Research from Halifax Insurance, Dream Abode, shows that just one in five Brits (22%) lives in their dream home, and higher value ownership doesn’t always bring home happiness - almost two thirds (62%) of those who live in homes worth more than £500,000 say their current house isn’t their dream home.
Yet this hasn’t dampened our obsession with home improvements – anyone reaching for DIY tools this bank holiday won’t be alone with a fifth (22%) of homeowners having spent at least £11,000 on domestic improvements in the last two years. In fact, almost two thirds (63%) of homeowners have done up their dwellings over this period with homeowners most likely to spend between £2,000 and £5,000.
And we are not just making cosmetic changes. The study, which includes a review of local authority data, shows that planning applications have risen by 27% over the last five years. Nowhere is the “simply extend” trend more popular than in Barnet in north London, where the number of domestic planning applications reached a 51-month high in March last year.At the other end of the scale, Scotland’s Western Isles saw just 357 applications over five years.
There are, however, signs that enthusiasm might be cooling: the last 12 months (June 2016-May 2017) have seen a year-on-year increase in planning applications of less than 2%, a significant slowing from the 6% growth seen over the same period a year earlier.
In national terms, and with a 60% hike, London saw the highest increase in planning applications between 2012 and 2016, followed by the East of England (up 31%) and East Midlands (up 28%). Scotland showed the lowest appetite for home improvements, with planning applications growing by just 3% between 2012 and 2016, even marking a fall of 1.3% between 2015 and 2016.
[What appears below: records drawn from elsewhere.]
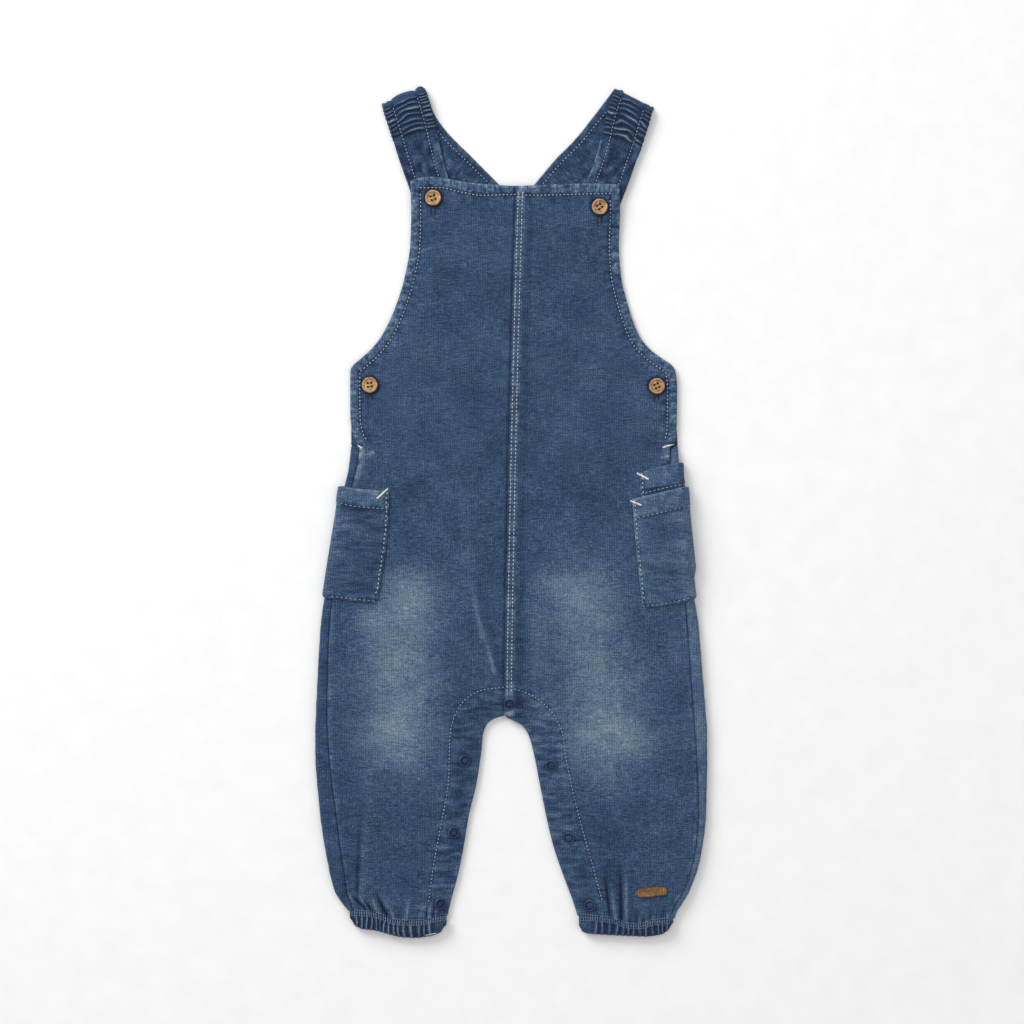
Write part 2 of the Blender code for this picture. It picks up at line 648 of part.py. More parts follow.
def strap(side, back, front, rise, material, parts):
    """One strip: sewn end on the back, shoulder fold, gathered front and buttoned end."""
    bend_rows = 5
    gather_rows = STRAP_GATHERS * 3
    plain = len(front) - 3       # stations past the two that the gathers take
    stops = [("back", k / 2) for k in range(2 * len(back) - 2)]
    stops += [("bend", k / bend_rows) for k in range(bend_rows + 1)]
    stops += [("front", 2.0 * (k + 1) / gather_rows) for k in range(gather_rows)]
    stops += [("front", 2.0 + k + 1) for k in range(plain)]
    stops += [("front", len(front) - 1.0)]

    fold = back[-1]
    fold_run = Vector((fold.inner_x - fold.outer_x, fold.inner_y - fold.outer_y)).normalized()
    down = Vector((fold_run.y, -fold_run.x))
    if down.y > 0:
        down.negate()

    def station(table, at, name):
        return through(list(range(len(table))), [getattr(row, name) for row in table], at)

    def corner(table, at, share):
        x = station(table, at, "outer_x") * (1 - share) + station(table, at, "inner_x") * share
        y = station(table, at, "outer_y") * (1 - share) + station(table, at, "inner_y") * share
        return x, y

    def front_rise(y):
        over_bib = BIB_CLIMB * ease((y - BIB_CLIMB_Y) / BIB_CLIMB_RUN)
        over_gathers = GATHER_CLIMB * ease((y - GATHER_CLIMB_Y) / GATHER_CLIMB_RUN)
        return over_bib + over_gathers + STRAP_WALL

    def place(step, row):
        share = CHANNELS[step]
        kind, at = stops[row]
        if kind == "back":
            x, y = corner(back, at, share)
            return x, y, rise(y)
        if kind == "front":
            x, y = corner(front, at, share)
            near = ease(1.0 - at / 2.0)
            top = front_rise(y)
            start = 2 * FOLD_RADIUS
            pull = FOLD_RADIUS * max(0.0, 1.0 - at / 0.6)
            return x + down.x * pull, y + down.y * pull, top + (start - top) * near
        x, y = corner(back, len(back) - 1, share)
        angle = math.pi * at
        inset = FOLD_RADIUS * (1.0 - math.sin(angle))
        return (x + down.x * inset, y + down.y * inset,
                FOLD_RADIUS * (1.0 - math.cos(angle)))

    def relief(step, row):
        kind, at = stops[row]
        if kind != "front" or at > 2.0:
            return 0.0
        channel = CHANNELS[step]
        seam = 0.25 if channel in (0.22, 0.78) else 1.0
        shift = 0.0 if 0.22 <= channel <= 0.78 else 0.35
        wave = 0.5 - 0.5 * math.cos(2 * math.pi * (STRAP_GATHERS * at / 2.0 + shift))
        return STRAP_RELIEF * seam * wave * ease((2.0 - at) / 0.2) * ease(at / 0.2)

    size = (len(CHANNELS) - 1, len(stops) - 1)
    return gathered("strap_" + side, size, place, relief, STRAP_WALL, material, parts,
                    side == "left")


def left_strap_rise(y):
    """Underside of the left strap's back part: on the surface, then up onto the back panel."""
    return LAYER * ease((191.0 - y) / 12.0)


def right_strap_rise(y):
    """The right strap does the same and crosses over the left one."""
    crossing = (STRAP_WALL + GAP + 0.25) * ease((217.0 - y) / 13.0) * ease((y - 147.0) / 12.0)
    return left_strap_rise(y) + crossing


def pocket(name, shape, material, parts):
    """A patch that runs over the front, round the side fold and in under the back."""
    outward = sign_of(shape.side)
    front_steps, under_steps, rows = len(PATCH_COLUMNS) - 1, 3, 9
    columns = front_steps + BEND_STEPS + under_steps

    def offset(x, y):
        share = upper_pocket_share(x, y) if shape.beneath else 0.0
        return LAYER + 0.1 + (LAYER + 0.25) * share

    def underside(x, y):
        if shape is not POCKET_RIGHT_UPPER:
            return 0.0
        return UPPER_STEP * pocket_cover(POCKET_RIGHT, x, y)

    def place(step, row):
        up = row / rows
        y = 0.0
        for _ in range(3):
            side_x = back_edge(shape.side, y)
            mouth, foot = line_y(shape.mouth, side_x), line_y(shape.foot, side_x)
            y = foot + (mouth - foot) * up
        edge, radius, base = fold_shape(shape.side, y)
        fold_x = edge - outward * radius + outward * shape.gape * ease((up - 0.72) / 0.28)
        if step <= front_steps:
            share = PATCH_COLUMNS[step]
            for _ in range(3):
                inner = line_x(shape.inner, y)
                x = inner + (fold_x - inner) * share
                mouth, foot = line_y(shape.mouth, x), line_y(shape.foot, x)
                y = foot + (mouth - foot) * up
            return x, y, front_top(x, y) + offset(x, y)
        if step <= front_steps + BEND_STEPS:
            angle = math.pi * (step - front_steps) / BEND_STEPS
            x = fold_x + outward * (radius + offset(edge, y)) * math.sin(angle)
            top = base + 2 * radius + offset(edge, y)
            bottom = underside(edge, y)
            return x, y, (top + bottom) / 2 + (top - bottom) / 2 * math.cos(angle)
        share = (step - front_steps - BEND_STEPS) / under_steps
        x = fold_x - outward * shape.under * share
        return x, y, underside(x, y)

    return cloth(name, (columns, rows), place, CLOTH, material, parts, outward < 0)


# ---------------------------------------------------------------- hard pieces

def turned(name, profile, segments, material, parts):
    """A round piece from a half profile, top centre to bottom centre, about Z."""
    bm = bmesh.new()
    verts = [bm.verts.new((radius * MM, 0.0, height * MM)) for radius, height in profile]
    for first, second in zip(verts, verts[1:]):
        bm.edges.new((first, second))
    piece = finish(name, bm, material, parts)
    screw = piece.modifiers.new("Turning", "SCREW")
    screw.angle = 2 * math.pi
    screw.steps = segments
    screw.render_steps = segments
    screw.use_merge_vertices = True
    screw.merge_threshold = 0.00001
    screw.use_smooth_shade = True
    return piece


def seat(piece, spot, clearance, turn=0.0):
    """Lays a piece on the front at a spot, square to the cloth."""
    reach = 3.0
    slope_x = (front_face(spot.x + reach, spot.y) - front_face(spot.x - reach, spot.y)) / (2 * reach)
    slope_y = (front_face(spot.x, spot.y + reach) - front_face(spot.x, spot.y - reach)) / (2 * reach)
    normal = Vector((-slope_x, -slope_y, 1.0)).normalized()
    base = Vector((spot.x, spot.y, front_face(spot.x, spot.y)))
    piece.location = (base + normal * clearance) * MM
    tilt = Vector((0.0, 0.0, 1.0)).rotation_difference(normal)
    piece.rotation_mode = "QUATERNION"
    spin = Vector((math.cos(turn), math.sin(turn), 0.0))
    piece.rotation_quaternion = tilt @ Vector((1.0, 0.0, 0.0)).rotation_difference(spin)


def button(name, spot, material, parts):
    radius, thick = BUTTON_RADIUS, BUTTON_THICK
    profile = (
        (0.0, thick - 0.7), (radius * 0.62, thick - 0.7), (radius * 0.74, thick - 0.1),
        (radius * 0.86, thick), (radius, thick - 0.6), (radius, 0.7), (radius * 0.8, 0.0),
        (0.0, 0.0))
    piece = turned(name, profile, 16, material, parts)
    seat(piece, spot, GAP + 0.25)


def snap(name, spot, material, parts):
    radius, thick = SNAP_RADIUS, SNAP_THICK
    profile = (
        (0.0, thick * 0.55), (radius * 0.55, thick * 0.55), (radius * 0.8, thick),
        (radius, thick * 0.4), (radius * 0.95, 0.0), (0.0, 0.0))
    piece = turned(name, profile, 12, material, parts)
    seat(piece, spot, GAP + 0.1)


def tag(material, parts):
    """Small bare leather tag with tapered ends."""
    half, wide = TAG_LENGTH / 2, TAG_WIDTH / 2
    outline = (
        (-half, 0.3), (-half + 1.8, wide * 0.8), (-half + 4.0, wide), (half - 1.2, wide),
        (half, wide * 0.6), (half, -wide * 0.6), (half - 1.2, -wide), (-half + 4.0, -wide),
        (-half + 1.8, -wide * 0.8), (-half, -0.3))
    bm = bmesh.new()
    base = bm.faces.new([bm.verts.new((x * MM, y * MM, 0.0)) for x, y in outline])
    grown = bmesh.ops.extrude_face_region(bm, geom=[base])
    for item in grown["geom"]:
        if isinstance(item, bmesh.types.BMVert):
            item.co.z += TAG_THICK * MM
    bmesh.ops.recalc_face_normals(bm, faces=bm.faces)
    piece = finish("leather_tag", bm, material, parts)
    seat(piece, TAG_PLACE, GAP + 0.35, TAG_TURN)


def main():
    for old in list(bpy.data.objects):
        bpy.data.objects.remove(old, do_unlink=True)
    parts = collection_named("baby_dungarees")
    for side in ("left", "right"):
        front_half(side, material_of("Denim front " + side, DENIM_FRONT, 0.9), parts)
        back_half(side, material_of("Denim back " + side, DENIM_BACK, 0.9), parts)
        cuff(side, material_of("Denim cuff " + side, DENIM_FRONT, 0.9), parts)
    strap("left", BACK_STRAP_LEFT, FRONT_STRAP_LEFT, left_strap_rise,
          material_of("Denim strap left", DENIM_BACK, 0.9), parts)
    strap("right", BACK_STRAP_RIGHT, FRONT_STRAP_RIGHT, right_strap_rise,
          material_of("Denim strap right", DENIM_BACK, 0.9), parts)
    pocket("pocket_left", POCKET_LEFT,
           material_of("Denim pocket left", DENIM_LIGHT, 0.9), parts)
    pocket("pocket_right_upper", POCKET_RIGHT_UPPER,
           material_of("Denim pocket right upper", DENIM_LIGHT, 0.9), parts)
    pocket("pocket_right", POCKET_RIGHT,
           material_of("Denim pocket right", DENIM_LIGHT, 0.9), parts)
    for name, spot in BUTTONS:
        button(name, spot, material_of("Wood " + name, WOOD, 0.55), parts)
    for name, spot in SNAPS:
        snap(name, spot, material_of("Metal " + name, DARK_METAL, 0.4, 0.8), parts)
    tag(material_of("Leather tag", LEATHER, 0.7), parts)

    garment = bpy.data.objects.new("garment", None)
    garment.location = OUTLINE_SHIFT * MM
    parts.objects.link(garment)
    for piece in parts.objects:
        if piece is not garment:
            piece.parent = garment


main()
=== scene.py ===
"""Looks of the baby dungarees: denim-look jersey cloth, stitches, buttons, snaps, tag and stage.

Every piece is made in the garment's own drawing, in millimetres, with +X to the viewer's right,
+Y to the straps and +Z up from the surface that the garment lies on. One function turns a point
of the drawing to metres in the frame.
"""

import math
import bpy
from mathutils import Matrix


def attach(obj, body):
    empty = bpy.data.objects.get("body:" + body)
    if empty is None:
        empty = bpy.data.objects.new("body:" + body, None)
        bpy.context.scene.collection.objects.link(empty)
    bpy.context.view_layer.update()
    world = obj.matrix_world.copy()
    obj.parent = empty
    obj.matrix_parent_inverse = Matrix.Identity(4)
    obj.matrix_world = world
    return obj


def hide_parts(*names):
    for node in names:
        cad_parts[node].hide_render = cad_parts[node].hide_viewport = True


bl_info = {
    "name": "Baby dungarees",
    "version": (1, 0, 0),
    "blender": (4, 5, 0),
    "location": "3D View > Sidebar > Dungarees",
    "description": "Cloth, sewing, buttons and stage of a pair of baby dungarees laid flat",
    "category": "Object",
}

from bisect import bisect_right
from collections import namedtuple
from functools import lru_cache

import bmesh
import bpy
from mathutils import Matrix, Vector, noise
from mathutils.bvhtree import BVHTree
from mathutils.kdtree import KDTree

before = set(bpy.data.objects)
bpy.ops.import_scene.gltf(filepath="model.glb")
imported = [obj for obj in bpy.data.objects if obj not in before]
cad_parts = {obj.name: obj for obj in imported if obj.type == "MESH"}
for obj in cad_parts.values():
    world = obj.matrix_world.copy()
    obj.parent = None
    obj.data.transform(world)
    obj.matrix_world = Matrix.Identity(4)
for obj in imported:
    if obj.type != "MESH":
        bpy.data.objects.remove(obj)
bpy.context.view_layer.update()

MM = 0.001
DRAWING_SHIFT = Vector((0.72, 0.40, 0.0))    # from the drawing's middle to the outline's middle

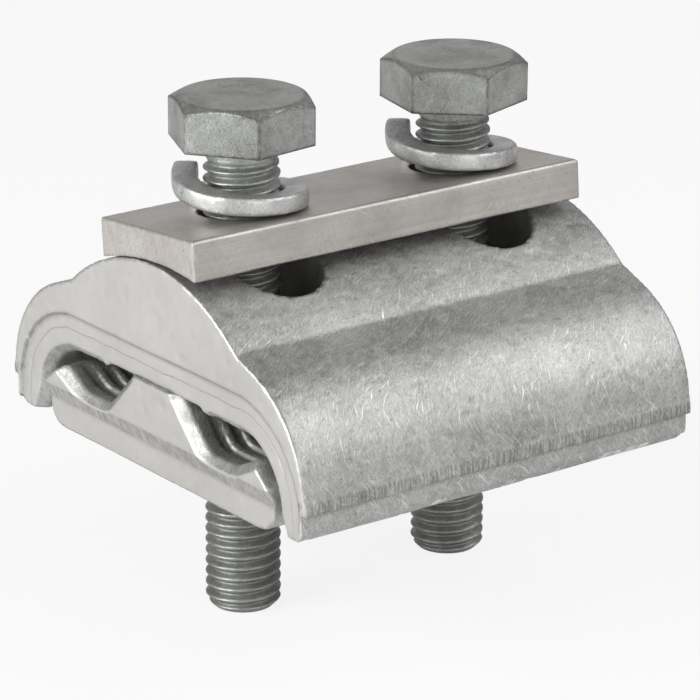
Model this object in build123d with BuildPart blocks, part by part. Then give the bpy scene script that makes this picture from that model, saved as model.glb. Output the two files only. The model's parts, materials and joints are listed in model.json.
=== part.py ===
"""Two-bolt parallel groove clamp for overhead line conductors.

Millimetres. +X runs along the conductors, +Y from one groove to the other and
+Z up the bolts. The origin is the middle of the clamp, on the plane where the
two jaws meet, half-way between the conductor grooves.
"""
import os
from math import cos, radians, sin, sqrt

from build123d import *

# Jaws
jaw_length = 63.0
upper_jaw_width = 65.6
lower_jaw_width = 50.8
lower_jaw_depth = 12.6
parting_width = 10.8  # flat on the lower jaw that meets the upper one

# Dome that carries the pressure plate, and the shoulder beside it
dome_radius = 28.1
dome_height = 16.3
notch_half_width = 18.6
shoulder_flat = 4.2
shoulder_slope = 20.5  # degrees below level

# Hooked skirt
skirt_depth = 11.6
hook_radius = 7.8
hook_centre = (18.5, -9.0)  # (Y, Z) of the round inside of the skirt
hook_lip = 1.2  # the inside runs outwards by this much below the round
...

The data also shows how Britain’s ‘dream home’ is changing. While single storey extensions (up 49% since 2012) and loft conversions (up 43%) remain most popular, basements have seen the most dramatic growth in applications, a rise of 183% since 2012, with London boroughs representing the top 16 local authorities. Meanwhile, conservatories and porches are falling out of fashion in most parts of the country, recording a 3% fall in applications over the last five years.
Melanie Backe-Hansen, historian and author of House Histories, said:
“The way we live in our homes is evolving. Take the example of basements and the trend for extending downwards: this is probably down to a lack of space in our cities and towns, and it represents a big shift in the way we think about our homes. If we look back to Georgian and Victorian times, the basement is where you’d have found the kitchen and the servants’ quarters and was certainly not viewed as a space to be used for family life.
“The place of the kitchen has changed dramatically. In this study it takes the top spot on Britain’s ‘dream home’ wish-list, yet in historical terms the kitchen is a relatively modern invention. Where once you’d be lucky to have running water, today it is the ultimate status symbol and where we do most of our entertaining.
“A lot has certainly changed in the last 150 years, but the Halifax Dream Abode study reveals that we will continue to aspire to our dream home.”
Jeremy Ward, Head of Home Insurance, Halifax, said:
“There’s an ongoing desire to improve where we live, as this increase in home improvements shows. It’s encouraging to see that the nation is doing what it can to improve living situations as well as saleability – but in the creative excitement of developing their dream home, it’s important not to forget practical matters like insurance.
“Many people may not realise they need to let their insurer know about works they carry out on their home – just 14% of homeowners say they have notified their insurer before beginning work. It’s imperative to have the necessary insurance policy in place whilst carrying out the work and equally important to update insurance when the job is complete – failing to do so will invalidate the policy. On the positive side, however, having a burglar alarm or CCTV installed as part of home renovations could help reduce premiums, and also provide extra peace of mind.”